Reading the statement, it would appear that 2020 will see another 4-6 categories have their turn in commercial breaks, on a rotational basis. I’d like to think Best Song would get that treatment, but Best Screenplay/Director are probably more vulnerable (ugh!). This seems like the vengeance of the short-lived Most Popular Film category.
Just have to see what categories don’t feature a Disney nominee. Amazingly, Black Panther was snubbed in the whole set ejected to the commercials.
I would normally resist this kind of conspiracy theory, but the fact that both sound categories are going to be broadcast live in case Black Panther wins is telling.
Subtext: Green Book is winning.
And its win will be quickly forgotten less than 24 hours later.
People really ought to revisit the 1978 confrontation between Coming Home and Deer Hunter if you want to see what a real smear campaign looks like.
I’m woefully ignorant about that – what was the smear?
I hope people do forget about Green Book winning. Don’t think I can stand months and years of moaning, Shakespeare in Love-style.
Coming Home was smeared as anti-military and Jane Fonda was still an enormous lightning rod for controversy. Deer Hunter was smeared as racist and pro-Vietnam War to boot. After all the business the year before with Vanessa Redgrave and her Israel politics, it was a pretty tense Oscar campaign season.
I don’t think that Green Book should win because it’s not even remotely the best film of the year.
It’s not even the best film with Mahershala Ali in it.
Considering Three Billboard pieces were straight up calling McDonagh a racist (while massively misunderstanding that Rockwell’s deputy wasn’t actually redeemed at the end), the crocodile tears for Green Book seem misplaced.
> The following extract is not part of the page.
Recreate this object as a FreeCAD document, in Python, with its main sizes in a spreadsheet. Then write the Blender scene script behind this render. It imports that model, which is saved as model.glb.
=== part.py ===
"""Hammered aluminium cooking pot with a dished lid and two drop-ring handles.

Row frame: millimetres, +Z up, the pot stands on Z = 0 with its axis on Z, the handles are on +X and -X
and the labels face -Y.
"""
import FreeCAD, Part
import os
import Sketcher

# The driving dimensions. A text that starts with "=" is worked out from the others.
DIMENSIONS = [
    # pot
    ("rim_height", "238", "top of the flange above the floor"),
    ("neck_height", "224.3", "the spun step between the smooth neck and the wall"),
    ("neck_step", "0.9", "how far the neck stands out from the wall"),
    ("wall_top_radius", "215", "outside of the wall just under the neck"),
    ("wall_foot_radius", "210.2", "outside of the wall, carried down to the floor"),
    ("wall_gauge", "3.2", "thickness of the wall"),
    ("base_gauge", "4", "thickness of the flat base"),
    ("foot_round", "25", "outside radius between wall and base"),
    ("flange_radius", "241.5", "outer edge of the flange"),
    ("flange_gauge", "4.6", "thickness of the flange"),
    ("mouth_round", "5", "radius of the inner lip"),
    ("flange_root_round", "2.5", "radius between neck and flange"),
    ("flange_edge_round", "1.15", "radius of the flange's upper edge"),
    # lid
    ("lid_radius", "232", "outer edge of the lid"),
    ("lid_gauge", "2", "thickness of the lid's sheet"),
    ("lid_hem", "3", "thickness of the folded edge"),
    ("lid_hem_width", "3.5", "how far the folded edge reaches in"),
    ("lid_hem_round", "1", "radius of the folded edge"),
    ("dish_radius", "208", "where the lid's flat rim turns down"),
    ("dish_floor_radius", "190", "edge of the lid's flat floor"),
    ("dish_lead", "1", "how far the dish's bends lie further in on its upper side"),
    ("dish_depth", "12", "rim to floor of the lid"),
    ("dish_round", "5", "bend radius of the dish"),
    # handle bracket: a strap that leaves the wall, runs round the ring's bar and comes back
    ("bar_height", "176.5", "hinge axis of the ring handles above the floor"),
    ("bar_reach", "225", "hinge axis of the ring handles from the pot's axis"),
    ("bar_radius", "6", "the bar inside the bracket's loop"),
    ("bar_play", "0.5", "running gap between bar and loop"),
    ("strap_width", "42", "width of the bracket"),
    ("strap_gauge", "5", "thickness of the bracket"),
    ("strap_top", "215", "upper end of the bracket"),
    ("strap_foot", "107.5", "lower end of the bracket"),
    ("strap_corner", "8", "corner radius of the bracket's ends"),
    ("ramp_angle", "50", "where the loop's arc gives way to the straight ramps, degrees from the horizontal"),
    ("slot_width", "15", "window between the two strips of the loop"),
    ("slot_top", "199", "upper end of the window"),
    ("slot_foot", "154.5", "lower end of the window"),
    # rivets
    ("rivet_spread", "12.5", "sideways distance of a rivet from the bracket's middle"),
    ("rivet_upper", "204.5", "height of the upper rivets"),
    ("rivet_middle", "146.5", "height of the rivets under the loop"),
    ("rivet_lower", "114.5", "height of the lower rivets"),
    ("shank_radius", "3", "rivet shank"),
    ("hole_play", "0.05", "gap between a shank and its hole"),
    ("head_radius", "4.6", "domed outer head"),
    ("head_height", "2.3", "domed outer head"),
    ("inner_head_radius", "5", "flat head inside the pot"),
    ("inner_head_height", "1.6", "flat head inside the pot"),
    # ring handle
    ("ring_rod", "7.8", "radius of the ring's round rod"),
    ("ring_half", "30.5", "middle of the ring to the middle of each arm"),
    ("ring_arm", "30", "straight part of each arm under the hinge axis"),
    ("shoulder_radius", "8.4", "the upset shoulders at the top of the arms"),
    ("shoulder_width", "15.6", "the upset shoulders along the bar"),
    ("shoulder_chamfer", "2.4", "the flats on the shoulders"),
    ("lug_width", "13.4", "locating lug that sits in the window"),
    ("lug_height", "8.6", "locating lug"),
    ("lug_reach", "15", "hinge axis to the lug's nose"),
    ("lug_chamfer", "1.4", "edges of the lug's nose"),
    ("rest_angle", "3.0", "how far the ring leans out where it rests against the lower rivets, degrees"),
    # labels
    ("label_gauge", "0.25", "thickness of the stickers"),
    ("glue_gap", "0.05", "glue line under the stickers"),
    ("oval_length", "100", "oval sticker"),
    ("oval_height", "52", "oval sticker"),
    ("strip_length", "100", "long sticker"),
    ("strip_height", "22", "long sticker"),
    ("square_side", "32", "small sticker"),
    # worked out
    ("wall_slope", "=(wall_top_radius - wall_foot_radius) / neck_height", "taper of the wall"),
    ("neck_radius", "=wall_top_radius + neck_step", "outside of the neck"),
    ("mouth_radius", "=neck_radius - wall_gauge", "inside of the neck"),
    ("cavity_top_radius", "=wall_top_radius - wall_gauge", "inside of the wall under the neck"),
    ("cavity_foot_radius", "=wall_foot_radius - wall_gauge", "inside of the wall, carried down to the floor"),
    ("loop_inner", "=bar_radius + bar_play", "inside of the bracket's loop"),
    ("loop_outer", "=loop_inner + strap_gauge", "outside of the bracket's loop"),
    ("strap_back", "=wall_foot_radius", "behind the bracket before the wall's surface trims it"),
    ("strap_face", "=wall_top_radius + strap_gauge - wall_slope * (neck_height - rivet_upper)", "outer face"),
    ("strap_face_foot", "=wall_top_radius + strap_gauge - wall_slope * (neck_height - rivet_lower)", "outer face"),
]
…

Can you recommend something to read about that year? I read everything about past years, as I’m obsessed.
Cinematography and Editing are 2 of the most coveted awards among Oscar fans, year after year. To ignore awards of such relevance in your few hour telecast is something to be deeply ashamed about. When the biggest awards show for cinema can’t see fit to give cinematography & editing their moment in the sun, then their priorities are mutilated.
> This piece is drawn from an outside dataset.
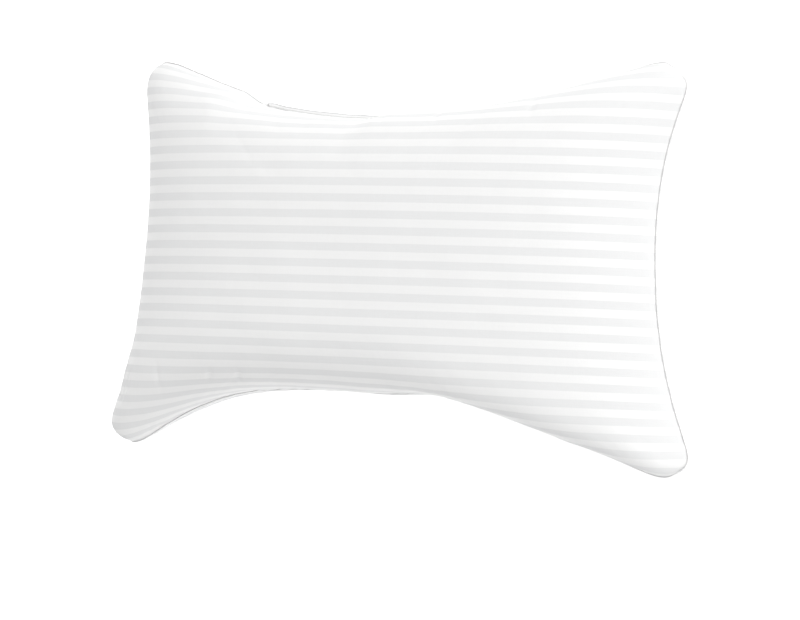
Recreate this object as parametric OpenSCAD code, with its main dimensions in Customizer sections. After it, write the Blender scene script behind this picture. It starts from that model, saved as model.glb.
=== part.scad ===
// Bed pillow: a knife-edge ticking cover of two panels, filled with fibre.
// It lies on its back: X is the length, Y the width, Z the loft, and it rests on z = 0.

/* [Outline] */
// Length between the tips of the two longer-set corners
pillow_len = 914.4; // [700:0.1:1000]
// Width between the upper and lower corners
pillow_wid = 508; // [400:0.5:600]
// How much shorter the upper long side is than the lower one
taper = 66; // [0:1:90]
// How far the upper long side is pulled in at its middle
sag_top = 73; // [20:1:90]
// How far the lower long side is pulled in at its middle
sag_bottom = 96; // [20:1:100]
// Where the lower long side is pulled in most, as a share of the half length
bottom_deepest = -0.21; // [-0.3:0.01:0.3]
// How far each short side is pulled in at its middle
sag_end = 54; // [10:1:70]
// How far each corner is rounded back along the length
tip_x = 26; // [0:1:30]
// How far each corner is rounded back across the width
tip_y = 18; // [0:1:26]

/* [Loft] */
// Height of the crown above the surface it rests on
loft = 190; // [160:1:220]
// Height of the seam at the middle of each side
seam_height = 92; // [70:1:110]
// How much lower the seam hangs at the corners
corner_droop = 16; // [0:1:45]
// Depth that the lower panel would have if nothing pressed it flat
under_depth = 120; // [96:1:140]

/* [Cover] */
// Thickness of a ticking panel
cloth_t = 1.2; // [0.8:0.1:2]
// Width of the seam allowance, turned to the inside
allowance = 10; // [6:1:12]
// Space between the two panels along the seam
seam_gap = 0.4; // [0.3:0.1:1]
// Diameter of the sewing thread
thread_d = 0.9; // [0.6:0.1:1.2]
// Diameter of the overlocked edge inside the seam
overlock_d = 1.6; // [1:0.1:2]

/* [Closing seam] */
// Where the closed fill opening starts, as a share of the half length
close_from = -0.53; // [-0.8:0.01:-0.3]
// Where the closed fill opening ends, as a share of the half length
close_to = -0.04; // [-0.2:0.01:0.3]
// Width of the folded lip that closes the fill opening
lip_w = 9; // [6:0.5:12]
// Thickness of the folded lip
lip_t = 2.2; // [1.5:0.1:3]

/* [Fill] */
// Share of the outline that the rolled core takes up
core_share = 0.7; // [0.5:0.01:0.78]
// Share of the loft that the rolled core takes up
core_loft = 0.58; // [0.4:0.01:0.66]
// Clearance between neighbouring pieces
clear = 1; // [0.6:0.1:2]

/* [Hidden] */

nu = 30;                       // steps along the length
nv = 20;                       // steps across the width
// How far a side is pulled in and its corner rounded back, t along it from -1 to 1
function skew(t, s) = (t - s) / (1 - s * t);
function in_end(t) = sag_end * (1 - pow(abs(t), 2.3)) + tip_x * pow(abs(t), 22);
function in_top(t) = sag_top * (1 - pow(abs(t), 2.2)) + tip_y * pow(abs(t), 40);
function in_bottom(t) = sag_bottom * (1 - pow(abs(skew(t, bottom_deepest)), 2.4)) + tip_y * pow(abs(t), 40);
// Half the length and width before that, so that the seam's thread reaches the full size
edge = thread_d + 0.35;
half_l = pillow_len / 2 - edge + min([for (j = [0:nv]) in_end(vs(j)) + taper / 4 * (vs(j) + 1)]);
half_top = pillow_wid / 2 - edge + min([for (i = [0:nu]) in_top(us(i))]);
half_bottom = pillow_wid / 2 - edge + min([for (i = [0:nu]) in_bottom(us(i))]);
crown = loft - seam_height;    // height of the upper panel over the seam
ticking = [0.96, 0.96, 0.95];
thread_white = [0.9, 0.9, 0.88];
fibre_white = [0.98, 0.98, 0.98];

// ---- the pillow's form, over u and v from -1 to 1 ----
function mix(a, b, t) = a + (b - a) * t;
function half_len(v) = mix(half_l, half_l - taper / 2, (v + 1) / 2);
function plan_x(u, v) = u * (half_len(v) - in_end(v));
function plan_y(u, v) = v * (v > 0 ? half_top - in_top(u) : half_bottom - in_bottom(u));
function seam_z(u, v) = seam_height - corner_droop * u * u * v * v;
function swell(u, v) = pow(max(0, 1 - pow(abs(u), 3)), 0.6) * pow(max(0, 1 - pow(abs(v), 5)), 0.42);

// A point of a surface like the cover's own, drawn in by kx and ky, with kz of its
// height, off from the seam's level, and never lower than floor_z
function upper(u, v, kx, ky, kz, off) =
    [kx * plan_x(u, v), ky * plan_y(u, v), seam_z(u, v) + off + kz * crown * swell(u, v)];
function lower(u, v, kx, ky, kz, off, floor_z) =
    [kx * plan_x(u, v), ky * plan_y(u, v), max(floor_z, seam_z(u, v) - off - kz * under_depth * swell(u, v))];

// Points are set closer towards the sides, where the surface turns over
function us(i) = sin(90 * (2 * i / nu - 1));
function vs(j) = sin(90 * (2 * j / nv - 1));

// The rim's places in order, counter-clockwise from above: [i, j] of each
rim = concat([for (i = [0:nu - 1]) [i, 0]], [for (j = [0:nv - 1]) [nu, j]],
             [for (i = [nu:-1:1]) [i, nv]], [for (j = [nv:-1:1]) [0, j]]);
nr = len(rim);

// The rim at the seam, its outward direction, a copy moved out by d, and one drawn in by d
function rim_at(k) = let (p = rim[(k + nr) % nr]) [plan_x(us(p[0]), vs(p[1])), plan_y(us(p[0]), vs(p[1]))];
function rim_z(k) = let (p = rim[(k + nr) % nr]) seam_z(us(p[0]), vs(p[1]));
function unit(a) = a / norm(a);
function rim_out(k) = let (t = unit(unit(rim_at(k + 1) - rim_at(k)) + unit(rim_at(k) - rim_at(k - 1)))) [t[1], -t[0]];
function rim_moved(k, d) = rim_at(k) + d * rim_out(k);
function in_x(d) = 1 - d / (half_l - taper / 4 - sag_end);
function in_y(d) = 1 - d / (half_bottom - sag_bottom);
function rim_inset(k, d) = [rim_at(k)[0] * in_x(d), rim_at(k)[1] * in_y(d)];

// ---- closed solids from two grids and the loops between their rims ----
function at(i, j) = i * (nv + 1) + j;
ng = (nu + 1) * (nv + 1);
function grid_faces(base, up) = [for (i = [0:nu - 1], j = [0:nv - 1], h = [0, 1])
    let (a = base + at(i, j), b = base + at(i + 1, j), c = base + at(i + 1, j + 1), d = base + at(i, j + 1),
         f = h == 0 ? [a, c, b] : [a, d, c])
    up ? f : [f[0], f[2], f[1]]];
function strip_faces(la, lb) = [for (k = [0:nr - 1], h = [0, 1])
    let (n = (k + 1) % nr)
    h == 0 ? [la[k], la[n], lb[n]] : [la[k], lb[n], lb[k]]];
function rim_ids(base) = [for (p = rim) base + at(p[0], p[1])];

// a and b are grids of points, loops a list of rim loops from a's rim to b's.
// top says that a is the upper one of the two.
module between(a, b, loops = [], top = true) {
    m = len(loops);
    ids = concat([rim_ids(0)], [for (q = [0:1:m - 1]) [for (k = [0:nr - 1]) 2 * ng + q * nr + k]], [rim_ids(ng)]);
    faces = concat(grid_faces(0, top), grid_faces(ng, !top),
                   [for (q = [0:m]) for (f = strip_faces(ids[q], ids[q + 1])) top ? f : [f[0], f[2], f[1]]]);
    polyhedron(points = concat(a, b, [for (l = loops) for (p = l) p]), faces = faces, convexity = 6);
}

function grid_upper(kx, ky, kz, off) = [for (i = [0:nu], j = [0:nv]) upper(us(i), vs(j), kx, ky, kz, off)];
function grid_lower(kx, ky, kz, off, fz) = [for (i = [0:nu], j = [0:nv]) lower(us(i), vs(j), kx, ky, kz, off, fz)];
// The inner face of a panel, cloth_t inside its outer face, side 1 the upper panel and -1 the lower
function face_at(i, j, side) = side > 0
    ? upper(us(i), vs(j), 1, 1, 1 - (seam_gap / 2) / crown, seam_gap / 2)
    : lower(us(i), vs(j), 1, 1, 1, seam_gap / 2, -200);
function inside_at(i, j, side) = i == 0 || i == nu || j == 0 || j == nv
    ? [plan_x(us(i), vs(j)) * in_x(cloth_t), plan_y(us(i), vs(j)) * in_y(cloth_t), seam_z(us(i), vs(j)) + side * turn]
    : let (n = unit(cross(face_at(i + 1, j, side) - face_at(i - 1, j, side), face_at(i, j + 1, side) - face_at(i, j - 1, side))),
           p = face_at(i, j, side) - side * cloth_t * n)
      [p[0], p[1], side > 0 ? p[2] : max(cloth_t, p[2])];
function grid_face(side) = [for (i = [0:nu], j = [0:nv]) face_at(i, j, side)];
function grid_inside(side) = [for (i = [0:nu], j = [0:nv]) inside_at(i, j, side)];
function loop_at(d, off) = [for (k = [0:nr - 1]) [rim_inset(k, d)[0], rim_inset(k, d)[1], rim_z(k) + off]];

// A round thread along the whole seam, outside it by d, or inside it if d is negative
module seam_cord(d, r, sides = 5) {
    pts = [for (k = [0:nr - 1], s = [0:sides - 1])
        let (c = d > 0 ? rim_moved(k, d) : rim_inset(k, -d), o = rim_out(k), a = 360 * s / sides)
        [c[0] + r * cos(a) * o[0], c[1] + r * cos(a) * o[1], rim_z(k) + r * sin(a)]];
    faces = [for (k = [0:nr - 1], s = [0:sides - 1], h = [0, 1])
        let (n = (k + 1) % nr, t = (s + 1) % sides,
             a = k * sides + s, b = n * sides + s, c = n * sides + t, e = k * sides + t)
        h == 0 ? [a, c, b] : [a, e, c]];
    polyhedron(points = pts, faces = faces, convexity = 6);
}

// A flat ribbon along the upper side's seam, from y0 to y1 outside it and z0 to z1 over it
module seam_ribbon(from, to, y0, y1, z0, z1, n = 16) {
    pts = [for (i = [0:n]) let (u = mix(from, to, i / n), x = plan_x(u, 1), y = plan_y(u, 1), z = seam_z(u, 1))
        each [[x, y + y0, z + z0], [x, y + y1, z + z0], [x, y + y1, z + z1], [x, y + y0, z + z1]]];
    sides = [for (i = [0:n - 1], s = [0:3], h = [0, 1])
        let (t = (s + 1) % 4, a = 4 * i + s, b = 4 * i + 4 + s, c = 4 * i + 4 + t, e = 4 * i + t)
        h == 0 ? [a, b, c] : [a, c, e]];
    polyhedron(points = pts, faces = concat(sides, [[0, 1, 2], [0, 2, 3], [4 * n + 2, 4 * n + 1, 4 * n], [4 * n + 3, 4 * n + 2, 4 * n]]), convexity = 4);
}

wx = in_x(allowance + overlock_d + 3);
wy = in_y(allowance + overlock_d + 3);
turn = seam_gap / 2 + 0.7;     // level of the allowance's inner face over the seam
in_floor = cloth_t + clear;    // lowest level of the fill
room_x = 0.013;                // how much larger the wraps' hollow is than the core, along
room_y = 0.027;                // and across, so that the drawn-out corners stay clear too

// ---- the pieces ----
module cover_top_panel() {
    color(ticking)
    between(grid_face(1), grid_inside(1),
            [loop_at(allowance, seam_gap / 2), loop_at(allowance, turn)]);
}
module cover_bottom_panel() {
    color(ticking)
    difference() {
        between(grid_face(-1), grid_inside(-1),
                [loop_at(allowance, -seam_gap / 2), loop_at(allowance, -turn)], top = false);
        translate([-600, -400, -300]) cube([1200, 800, 300]);
    }
}
module seam_thread() {
    color(thread_white) seam_cord(thread_d / 2 + 0.35, thread_d / 2);
}
module overlock_thread() {
    color(thread_white) seam_cord(-allowance - overlock_d / 2 - 0.5, overlock_d / 2);
}
module closing_lip() {
    color(ticking) seam_ribbon(close_from, close_to, thread_d + 0.7, thread_d + 0.7 + lip_w, -lip_t / 2, lip_t / 2);
}
module closing_topstitch() {
    color(thread_white) for (y = [2.2, lip_w - 1.2])
        seam_ribbon(close_from + 0.012, close_to - 0.012, thread_d + y, thread_d + y + 0.6, lip_t / 2 + 0.03, lip_t / 2 + 0.43);
}
module closing_bartacks() {
    color(thread_white) for (u = [close_from + 0.005, close_to - 0.005])
        seam_ribbon(u - 0.003, u + 0.003, thread_d + 1.4, thread_d + lip_w, lip_t / 2 + 0.03, lip_t / 2 + 0.53, n = 1);
}
module fill_core_batt() {
    color(fibre_white)
    between(grid_upper(core_share, core_share, core_loft, clear / 2),
            grid_lower(core_share, core_share, core_loft, clear / 2, in_floor));
}
module fill_upper_wrap() {
    color(fibre_white)
    between(grid_upper(wx, wy, 1 - (turn + cloth_t + clear) / crown, clear / 2),
            grid_upper(core_share + room_x, core_share + room_y, core_loft + 0.012, clear / 2));
}
module fill_lower_wrap() {
    color(fibre_white)
    between(grid_lower(wx, wy, 1 - (turn + cloth_t + clear) / under_depth, clear / 2, in_floor),
            grid_lower(core_share + room_x, core_share + room_y, core_loft + 0.012, clear / 2, in_floor), top = false);
}

cover_top_panel();
cover_bottom_panel();
seam_thread();
overlock_thread();
closing_lip();
closing_topstitch();
closing_bartacks();
fill_core_batt();
fill_upper_wrap();
fill_lower_wrap();
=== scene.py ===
import bpy
import math
import numpy as np
from mathutils import Matrix, Vector


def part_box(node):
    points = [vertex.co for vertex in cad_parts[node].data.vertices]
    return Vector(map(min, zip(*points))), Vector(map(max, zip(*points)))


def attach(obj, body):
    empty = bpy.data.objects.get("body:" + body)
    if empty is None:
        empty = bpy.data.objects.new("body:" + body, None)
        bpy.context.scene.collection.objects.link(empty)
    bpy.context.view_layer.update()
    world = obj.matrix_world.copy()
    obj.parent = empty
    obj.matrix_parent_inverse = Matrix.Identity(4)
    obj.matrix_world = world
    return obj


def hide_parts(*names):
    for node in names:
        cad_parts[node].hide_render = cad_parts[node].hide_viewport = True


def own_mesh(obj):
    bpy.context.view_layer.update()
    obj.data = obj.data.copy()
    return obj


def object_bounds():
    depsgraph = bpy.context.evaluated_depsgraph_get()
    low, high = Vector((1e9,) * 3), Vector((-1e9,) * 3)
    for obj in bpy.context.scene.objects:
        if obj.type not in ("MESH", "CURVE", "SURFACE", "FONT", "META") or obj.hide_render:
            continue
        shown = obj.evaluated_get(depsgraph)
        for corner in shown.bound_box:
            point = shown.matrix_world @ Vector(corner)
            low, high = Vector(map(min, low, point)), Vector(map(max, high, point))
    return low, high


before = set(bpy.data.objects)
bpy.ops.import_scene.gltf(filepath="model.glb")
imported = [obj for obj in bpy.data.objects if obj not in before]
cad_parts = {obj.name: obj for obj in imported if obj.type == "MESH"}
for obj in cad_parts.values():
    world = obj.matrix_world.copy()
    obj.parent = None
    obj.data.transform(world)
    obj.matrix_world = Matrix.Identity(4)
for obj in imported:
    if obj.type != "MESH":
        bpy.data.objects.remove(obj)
cad_box = [list(c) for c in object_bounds()]

# ---------------------------------------------------------------- the frame's sizes
lo, hi = Vector(cad_box[0]), Vector(cad_box[1])
top_lo, top_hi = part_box("cover_top_panel")
lip_lo, lip_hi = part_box("closing_lip")
LENGTH, WIDTH, LOFT = (hi.x - lo.x) * 1000, (hi.y - lo.y) * 1000, hi.z * 1000
LOWER, UPPER = "lying_half", "crown_half"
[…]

In the Trump era, the first ever foreign film, a Mexican film, winning best picture should have Sasha in raptures.
Instead, she’s writing how black panther is a better shot stats wise.
I don’t get it Sasha. Do you really like Green Book that much more?
It is in Sasha’s interest to keep the race as close as possible for traffic, gone are the days when she would call a race over. I wouldn’t read too much into it, it’s just business.
No, she clearly doesn’t. A lot of people hate GB so Sasha has to defend it. That’s kind of her thing.
UPDATE: Variety is now reporting that the Academy will stream the presentation of those four awards live online so viewers can watch along at home during the commercials rather than find out the winners via Twitter.
It’s better than nothing, I suppose.
So now I have to fire up the iPad every time a commercial comes because a category is being announced? It gets stupider and stupider with each passing day. Just give them out during the main ceremony. Would that be so hard?
Yeah. Scrap the ads, keep the categories and give the show to PBS, because ABC is ruining it.
It’s a nice compromise but for the sake of 4 awards Im sure they could’ve found time during the broadcast!
To be fair, I’m not really interested in watching adverts so I don’t mind that we now have something to watch during ad breaks as long as we know which ad breaks to turn the live stream on!
I’m sure the companies paying to advertise in those commercial breaks will love that idea.
Cinematography, Film Editing, Live Action Short and Make Up will be presented during commercial breaks. Shameful! This is so sad!
The Hollywood Reporter is reporting that the four categories that will be presented during commercial breaks will be:
Cinematography
Film Editing
Live Action Short
Makeup & Hairstyling
So not 6-7 as previously reported, but still disappointingly nonetheless — especially considering that Film Editing is one of the most exciting and open races of the whole night.
Guess that means Cuaron has Cinematography locked up.
No, that means the president of the Academy is a cinematographer and he wants to set an example.
Now watch poor Caleb Deshenal pull the upset.
Good spot
No one except Price Waterhouse knows who wins apparently. Though Sean Penn presenting Birdman BP after AGI directed him in 21 grams looked suspicious
I mean, Birdman had won PGA/DGA/SAG. It didn’t take a genius to figure out it was going to win BP.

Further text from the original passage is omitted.